更新cleanupTimeState中的curCleanupTime指标。

代码清单2-20　CleanupState.registerProcessingCleanupTimer()方法定义

default void registerProcessingCleanupTimer(
      ValueState<Long> cleanupTimeState,
      long currentTime,
      long minRetentionTime,
      long maxRetentionTime,
      TimerService timerService) throws Exception {
   // 获取最新的Cleanup事件
   long curCleanupTime = cleanupTimeState.value();
   // 判断curCleanupTime是否为空，满足触发条件则注册定时器
   if (curCleanupTime == null || (currentTime + minRetentionTime) >
      curCleanupTime) {
      // 获取最新的cleanupTime 
      long cleanupTime = currentTime + maxRetentionTime;
      // 注册Timer并记录最新的清理时间
      timerService.registerProcessingTimeTimer(cleanupTime);
      // 删除过期的定时器
      if (curCleanupTime != null) {
         timerService.deleteProcessingTimeTimer(curCleanupTime);
      }
      cleanupTimeState.update(cleanupTime);
   }
}

触发注册的Timer后，调用DeduplicateKeepLastRowFunction.onTimer()方法处理数据。

如代码清单2-21所示，在onTimer()方法中，主要调用cleanupState()方法对状态进行清理。
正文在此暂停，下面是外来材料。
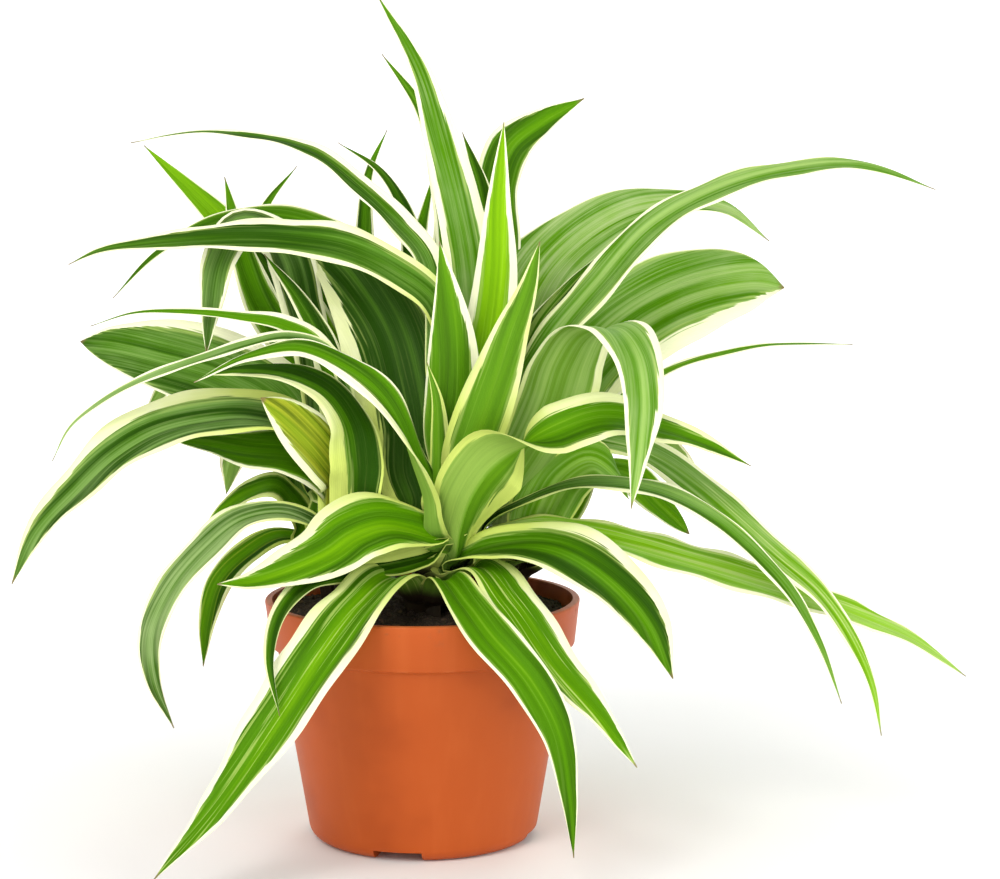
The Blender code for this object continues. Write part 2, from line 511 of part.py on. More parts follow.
def leaf_mesh(name, stops, outwards, width, face_root, face_tip, shape=LEAF_SHAPE):
    """A thin blade folded along its midrib, split into triangles alike on both faces."""
    length = np.linalg.norm(np.diff(stops, axis=0), axis=1).sum()
    count = max(8, round(length / LEAF_SPACING))
    stations, heading = along_curve(stops, count)
    share = np.linspace(0, 1, count)
    blend = share[:, None]
    looks = np.array(face_root) * (1 - blend) + np.array(face_tip) * blend
    looks = np.stack([looks[:, 0], -looks[:, 1], looks[:, 2]], axis=1)
    wrap = np.clip(1 - blend / LEAF_TURN_IN, 0, 1)
    looks = looks * (1 - wrap) + (np.array([0, 0, 0.5]) - outwards) * wrap
    looks -= (looks * heading).sum(axis=1)[:, None] * heading
    upper = looks / np.linalg.norm(looks, axis=1)[:, None]
    side = np.cross(upper, heading)
    half = leaf_half_width(share, width, shape)[:, None]
    fold = np.radians(np.interp(share, *zip(*LEAF_FOLD)))[:, None]
    middle_lift = upper * LEAF_THICKNESS[0] / 2
    edge_lift = upper * LEAF_THICKNESS[1] / 2
    spread = side * half * np.cos(fold)
    raised = upper * half * np.sin(fold)
    rings = np.stack([stations - spread + raised + edge_lift, stations + middle_lift,
                      stations + spread + raised + edge_lift, stations + spread + raised - edge_lift,
                      stations - middle_lift, stations - spread + raised - edge_lift], axis=1)
    faces = []
    for ring in range(count - 1):
        here, there = ring * 6, ring * 6 + 6
        for k in range(6):
            after = (k + 1) % 6
            if k in (0, 2, 3):
                faces += [(here + k, there + after, here + after), (here + k, there + k, there + after)]
            else:
                faces += [(here + k, there + k, here + after), (here + after, there + k, there + after)]
    last = (count - 1) * 6
    faces += [(0, 1, 4), (0, 4, 5), (1, 2, 3), (1, 3, 4)]
    faces += [(last, last + 4, last + 1), (last, last + 5, last + 4)]
    faces += [(last + 1, last + 3, last + 2), (last + 1, last + 4, last + 3)]
    mesh = bpy.data.meshes.new(name)
    mesh.from_pydata(rings.reshape(-1, 3).tolist(), [], faces)
    return mesh


def make_leaf(name, spec, finish):
    """A leaf that stands a small gap off its stem."""
    stem, root_height, width, face_root, face_tip, route = spec
    stops, outwards = leaf_route(stem, root_height, route, sunk=False)
    shape = LEAF_SHAPES.get(name, LEAF_SHAPE)
    return place(name, leaf_mesh(name, stops, outwards, width, face_root, face_tip, shape), finish)


def make_offset(name, stem, leaves, finish):
    """A stem with its leaves fused to it."""
    whole = make_stem(name, stem, finish)
    blades = []
    for root_height, width, face_root, face_tip, route in leaves:
        stops, outwards = leaf_route(stem, root_height, route, sunk=True)
        blade = leaf_mesh("blade", stops, outwards, width, face_root, face_tip)
        blades.append(place("blade", blade, finish))
    combine(whole, blades, "UNION", "MANIFOLD")


def main():
    for thing in list(bpy.data.objects):
        bpy.data.objects.remove(thing)
    terracotta = material("pot_plastic", (0.56, 0.16, 0.055), 0.42)
    earth = material("soil", (0.022, 0.017, 0.013), 0.95)
    pale_stem = material("stem", (0.36, 0.47, 0.13), 0.5)
    blade = material("leaf", (0.12, 0.30, 0.03), 0.38)
    make_pot(terracotta)
    make_soil(earth)
    for stem in ("main", "left", "left_back", "right", "right_back"):
        make_stem("stem_" + stem, stem, pale_stem)
    for name, spec in LEAVES.items():
        make_leaf(name, spec, blade)
    for name, (stem, leaves) in OFFSET_LEAVES.items():
        make_offset(name, stem, leaves, blade)


main()
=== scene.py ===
# Potted spider plant: its leaves, stems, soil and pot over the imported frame
import json
import math

import bmesh
import bpy
import numpy as np
from mathutils import Matrix

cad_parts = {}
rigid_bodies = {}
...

逻辑相对简单，实际上就是ProcessFunction的定义和实现。当然除了对状态数据的清理，也可以通过定时器完成其他类型的定时操作，实现更加复杂的计算逻辑，定时器最终都会注册在TimerService内部的队列中。

代码清单2-21　DeduplicateKeepLastRowFunction.onTimer()方法定义

@Override
public void onTimer(long timestamp, OnTimerContext ctx, Collector<BaseRow> 
   out) throws Exception {
   if (stateCleaningEnabled) {
      cleanupState(state);
   }
}

除了上面介绍的，还有其他类型的ProcessFunction实现，但不管是哪种类型的实现，基本都是这些功能的组合或变体。在DataStream API中实际上基于ProcessFunction定义了很多可以直接使用的方法。虽然ProcessFunction接口更加灵活，但使用复杂度也相对较高，因此除非无法通过现成算子实现复杂的计算逻辑，通常情况下用户是不需要自定义实现ProcessFunction处理数据的。